#### Stated exercise:
Copy each line of the listing below exactly.

#### Supplied material:

# # # # # # #

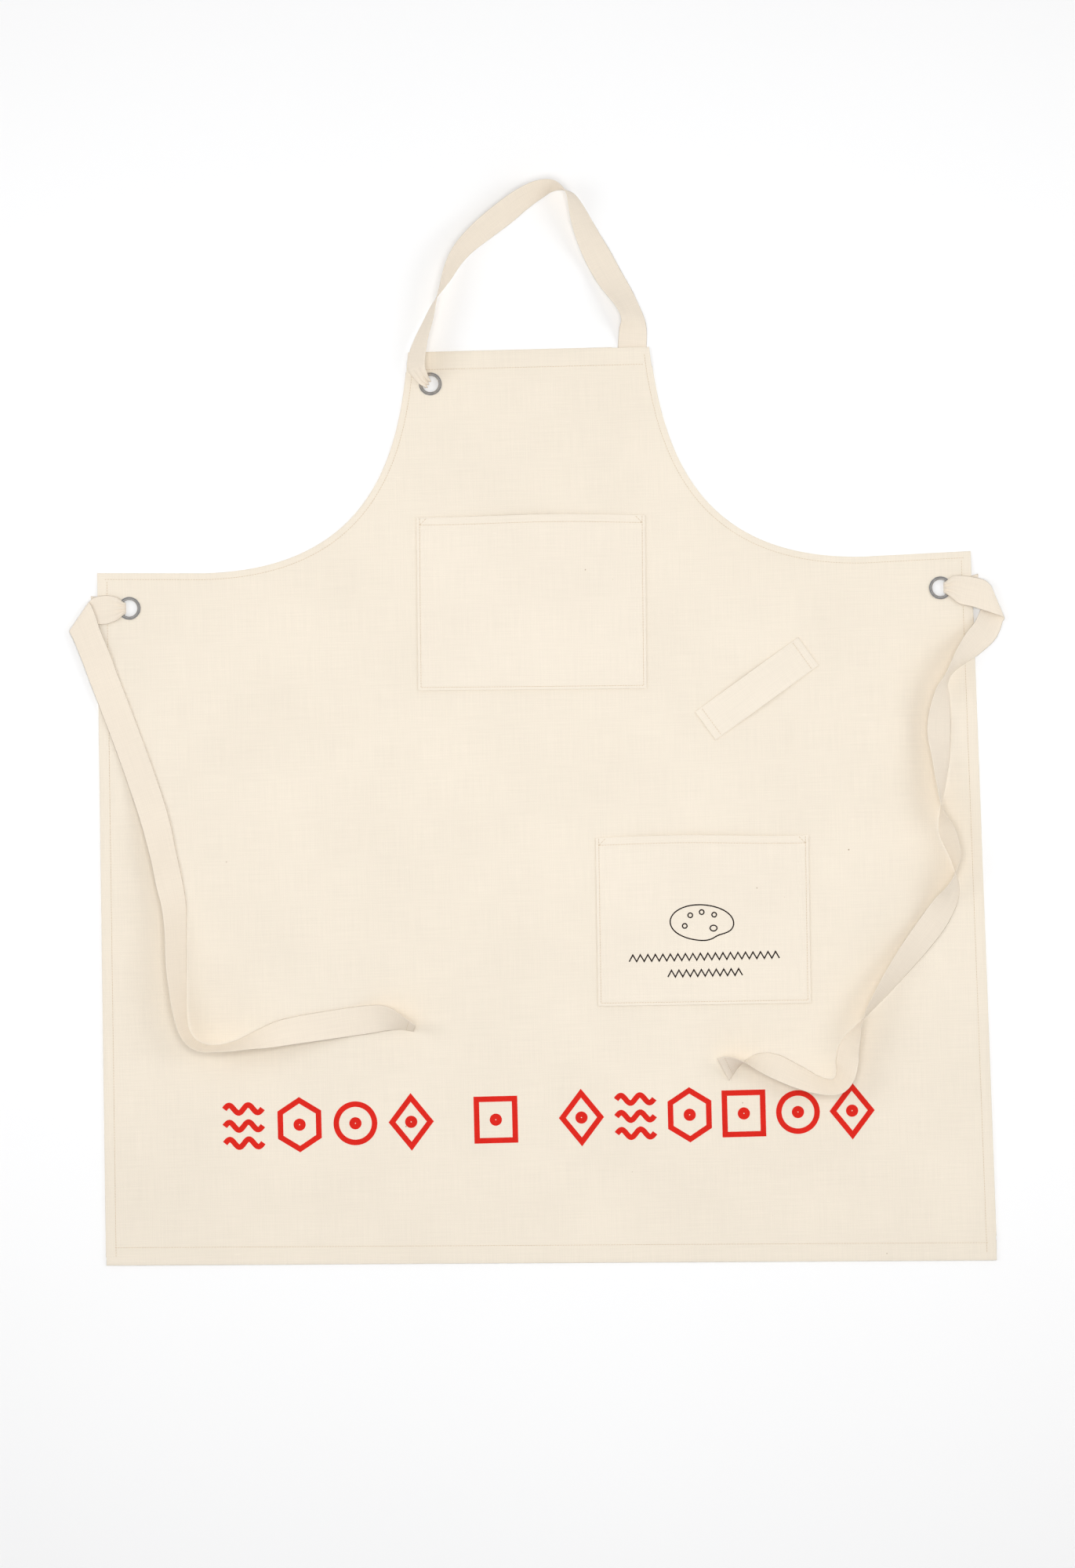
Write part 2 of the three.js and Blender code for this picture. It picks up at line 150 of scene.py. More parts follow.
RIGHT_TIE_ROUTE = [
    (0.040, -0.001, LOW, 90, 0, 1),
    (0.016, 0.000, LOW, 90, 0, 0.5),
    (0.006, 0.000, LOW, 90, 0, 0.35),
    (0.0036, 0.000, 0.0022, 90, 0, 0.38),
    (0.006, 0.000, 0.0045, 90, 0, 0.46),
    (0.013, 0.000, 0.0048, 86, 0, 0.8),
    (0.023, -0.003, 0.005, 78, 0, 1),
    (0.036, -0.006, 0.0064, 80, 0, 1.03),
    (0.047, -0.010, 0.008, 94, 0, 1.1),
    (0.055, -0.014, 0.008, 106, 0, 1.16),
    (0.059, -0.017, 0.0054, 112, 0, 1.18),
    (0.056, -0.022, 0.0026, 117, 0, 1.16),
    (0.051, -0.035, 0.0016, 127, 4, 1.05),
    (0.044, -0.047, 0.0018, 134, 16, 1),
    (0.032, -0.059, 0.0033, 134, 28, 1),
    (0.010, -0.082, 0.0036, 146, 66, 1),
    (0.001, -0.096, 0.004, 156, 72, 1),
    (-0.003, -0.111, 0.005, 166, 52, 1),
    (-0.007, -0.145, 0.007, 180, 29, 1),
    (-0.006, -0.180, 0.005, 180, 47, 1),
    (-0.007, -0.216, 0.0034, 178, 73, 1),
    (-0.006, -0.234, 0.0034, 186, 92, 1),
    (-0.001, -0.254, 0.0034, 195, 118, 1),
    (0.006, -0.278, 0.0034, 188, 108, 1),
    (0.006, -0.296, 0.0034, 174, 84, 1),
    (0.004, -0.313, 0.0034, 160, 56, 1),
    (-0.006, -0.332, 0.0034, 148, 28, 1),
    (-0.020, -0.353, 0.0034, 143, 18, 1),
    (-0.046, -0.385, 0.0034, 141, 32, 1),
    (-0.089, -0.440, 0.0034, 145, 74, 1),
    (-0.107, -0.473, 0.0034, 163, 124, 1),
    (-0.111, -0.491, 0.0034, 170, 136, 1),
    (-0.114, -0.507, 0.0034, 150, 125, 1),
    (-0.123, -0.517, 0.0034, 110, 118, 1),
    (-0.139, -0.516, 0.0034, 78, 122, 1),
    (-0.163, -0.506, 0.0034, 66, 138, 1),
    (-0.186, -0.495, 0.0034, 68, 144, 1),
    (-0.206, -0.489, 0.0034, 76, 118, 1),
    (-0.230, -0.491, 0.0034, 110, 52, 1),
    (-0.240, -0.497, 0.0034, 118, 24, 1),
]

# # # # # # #

#### Answer to this task:
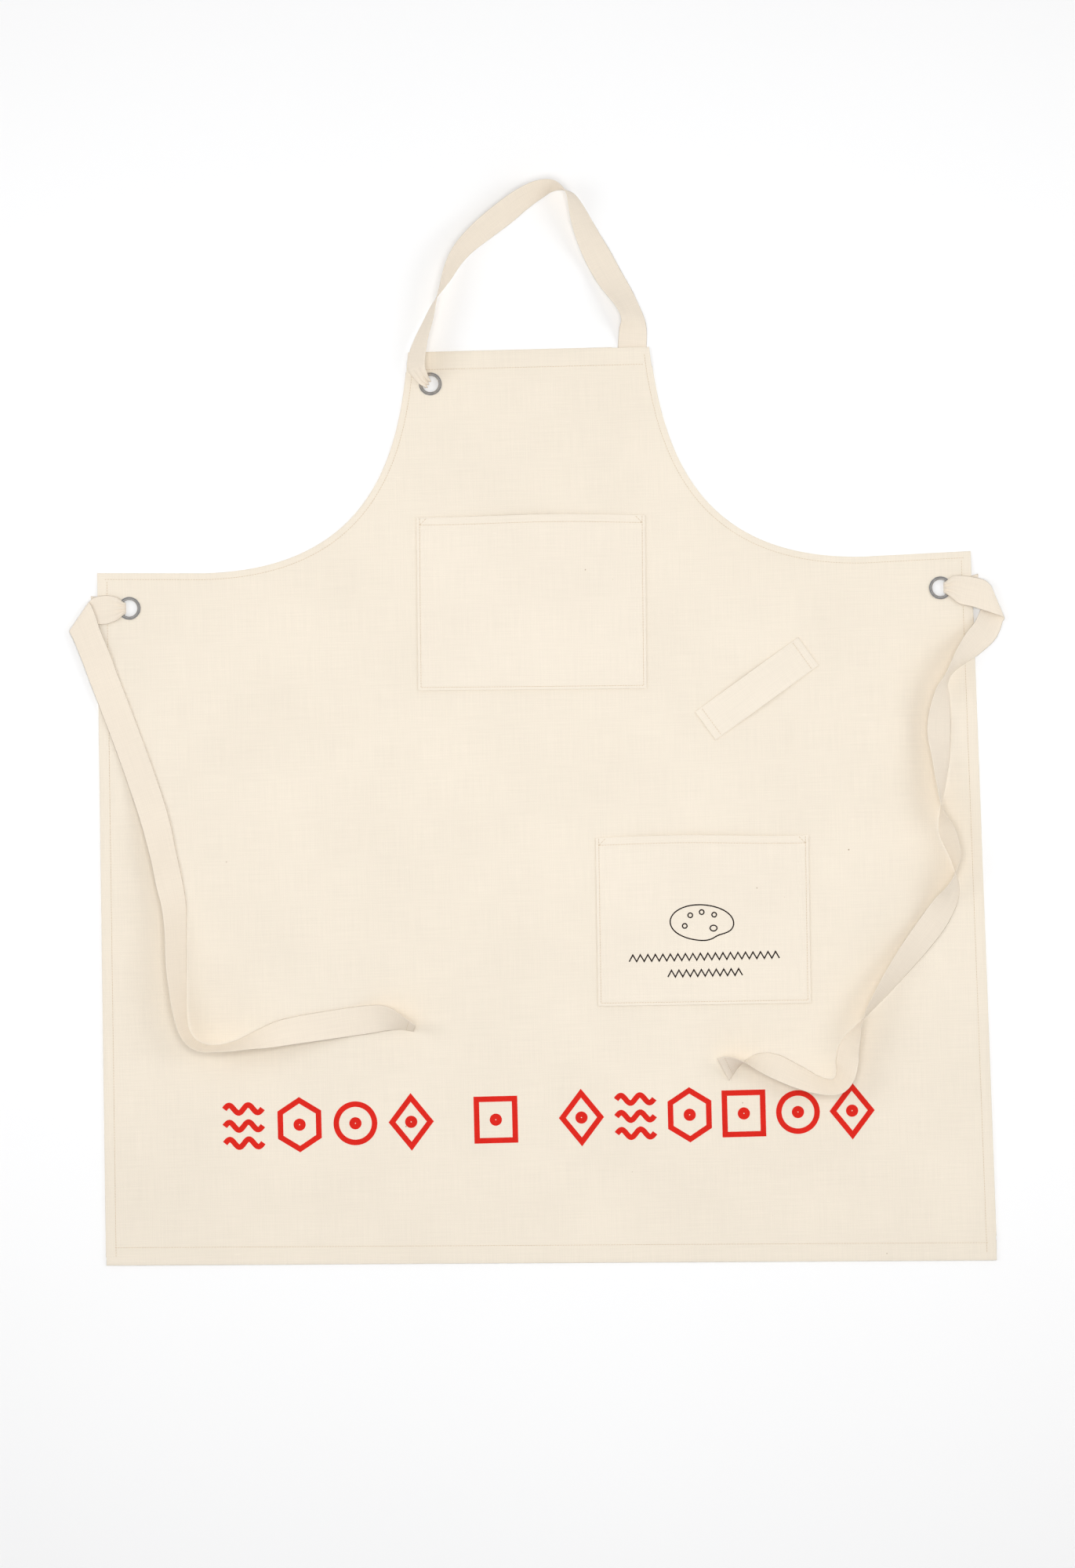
Write part 2 of the three.js and Blender code for this picture. It picks up at line 150 of scene.py. More parts follow.
RIGHT_TIE_ROUTE = [
    (0.040, -0.001, LOW, 90, 0, 1),
    (0.016, 0.000, LOW, 90, 0, 0.5),
    (0.006, 0.000, LOW, 90, 0, 0.35),
    (0.0036, 0.000, 0.0022, 90, 0, 0.38),
    (0.006, 0.000, 0.0045, 90, 0, 0.46),
    (0.013, 0.000, 0.0048, 86, 0, 0.8),
    (0.023, -0.003, 0.005, 78, 0, 1),
    (0.036, -0.006, 0.0064, 80, 0, 1.03),
    (0.047, -0.010, 0.008, 94, 0, 1.1),
    (0.055, -0.014, 0.008, 106, 0, 1.16),
    (0.059, -0.017, 0.0054, 112, 0, 1.18),
    (0.056, -0.022, 0.0026, 117, 0, 1.16),
    (0.051, -0.035, 0.0016, 127, 4, 1.05),
    (0.044, -0.047, 0.0018, 134, 16, 1),
    (0.032, -0.059, 0.0033, 134, 28, 1),
    (0.010, -0.082, 0.0036, 146, 66, 1),
    (0.001, -0.096, 0.004, 156, 72, 1),
    (-0.003, -0.111, 0.005, 166, 52, 1),
    (-0.007, -0.145, 0.007, 180, 29, 1),
    (-0.006, -0.180, 0.005, 180, 47, 1),
    (-0.007, -0.216, 0.0034, 178, 73, 1),
    (-0.006, -0.234, 0.0034, 186, 92, 1),
    (-0.001, -0.254, 0.0034, 195, 118, 1),
    (0.006, -0.278, 0.0034, 188, 108, 1),
    (0.006, -0.296, 0.0034, 174, 84, 1),
    (0.004, -0.313, 0.0034, 160, 56, 1),
    (-0.006, -0.332, 0.0034, 148, 28, 1),
    (-0.020, -0.353, 0.0034, 143, 18, 1),
    (-0.046, -0.385, 0.0034, 141, 32, 1),
    (-0.089, -0.440, 0.0034, 145, 74, 1),
    (-0.107, -0.473, 0.0034, 163, 124, 1),
    (-0.111, -0.491, 0.0034, 170, 136, 1),
    (-0.114, -0.507, 0.0034, 150, 125, 1),
    (-0.123, -0.517, 0.0034, 110, 118, 1),
    (-0.139, -0.516, 0.0034, 78, 122, 1),
    (-0.163, -0.506, 0.0034, 66, 138, 1),
    (-0.186, -0.495, 0.0034, 68, 144, 1),
    (-0.206, -0.489, 0.0034, 76, 118, 1),
    (-0.230, -0.491, 0.0034, 110, 52, 1),
    (-0.240, -0.497, 0.0034, 118, 24, 1),
]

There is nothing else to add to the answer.